Today it's not just the number of people who read your publication, but the type of people. If you're the Boston Globe, for example, and have great penetration in the affluent suburbs, then you can charge more for access to those readers. Most news organizations regardless of medium use the same basic concept: gain an audience, charge for access to the audience.

A main reason this worked was the high barrier to entry for any new news organization. In order to start one you needed:

  • Capital for production;
  • Access to production equipment (printing press, TV cameras, etc.); and
  • A method of distribution (broadcast license, subsribers, newsstands sales, etc).
Each one of these factors made starting a new publication an uphill battle. Sure, there could be a "lonely pamphleteer," but the chances of that person gaining the reach and scope of a Washington Post were remote at best.

Now flash forward to the Internet. Today instead of a printing press you can use a free and publicly available blog, Facebook page or Twitter account. Instead of capital you can simply use the computer at the public library, or the $400 computer you bought for the house. As for distribution, any blog is technically available to anyone on the globe, you just need to tap into the right search terms to attract the audience from Google.

In other words, the news organizations no longer have the monopoply on the audience, so the advertisers no longer need them to reach an audience. The fundamentals are completly broken.

So what now? More on that later.

Thursday, September 27, 2007

Private Lives in the Public Age

Remember "The Truman Show"? That was the Jim Carey movie in which the main character, Truman's entire life was played out on TV. At the time people thought it was a little extreme.

But today a lot of us are playing that out in one way or another by putting more of our lives online. You can read my resume over on LinkedIn, or read this blog to find out about my media work, then scoot over to the Tanoblog to find out out my family and maybe check out a few of my pictures.

But all this openness has its limits. My blogging on my family blog has curtailed as my kids get older, and I don't put many photographs of my own face out there.

While catching up on some podcasts recently I heard Shel Holtz answer critics who said he didn't give enough of his reasons for leaving crayon. His response was simple: his personal reasons for leaving the company are, well, personal, and they're no one else's business. His readers, of course, felt a sense of entitlement to hear more about his life since he puts so much out there.

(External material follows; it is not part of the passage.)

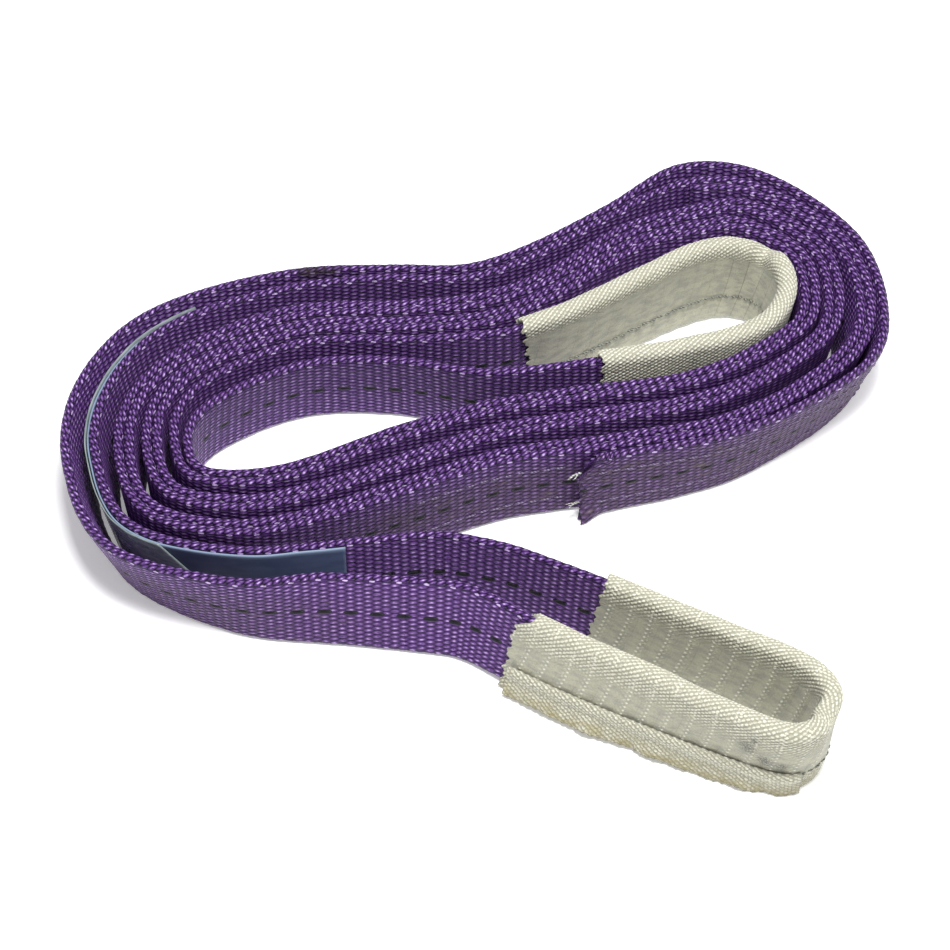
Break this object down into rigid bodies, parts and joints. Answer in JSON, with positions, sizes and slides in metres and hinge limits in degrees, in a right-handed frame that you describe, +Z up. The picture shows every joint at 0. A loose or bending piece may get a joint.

That's the catch. How do you share what you want with whom you want without sharing too much with too many? Vox and Tabblo offer some options for this by providing privacy controls and letting authors choose who sees what content, but it goes beyond blogging and photo sharing.

I was discussing this issue with a relatively young reporter at a top business publication when the discussion turned to Facebook and how she can't differentiate who sees what. She started working with Facebook in college, but as the site moves away from being just about personal connections and develops more as a business networking platform, she wants some way to keep her worlds separate but still use the service and all it offers. In other words, she wants to keep her college pictures and stories private, but make elements such as her professional connections and achievements public.

Facebook is quickly becoming an interesting social networking platform and one that could, very well, become a standard for companies looking to add a social networking component to their services. But, I still have stories and pictures that I only want to share with close friends, and other things that I'm happy to share with the world. I need a way to control that.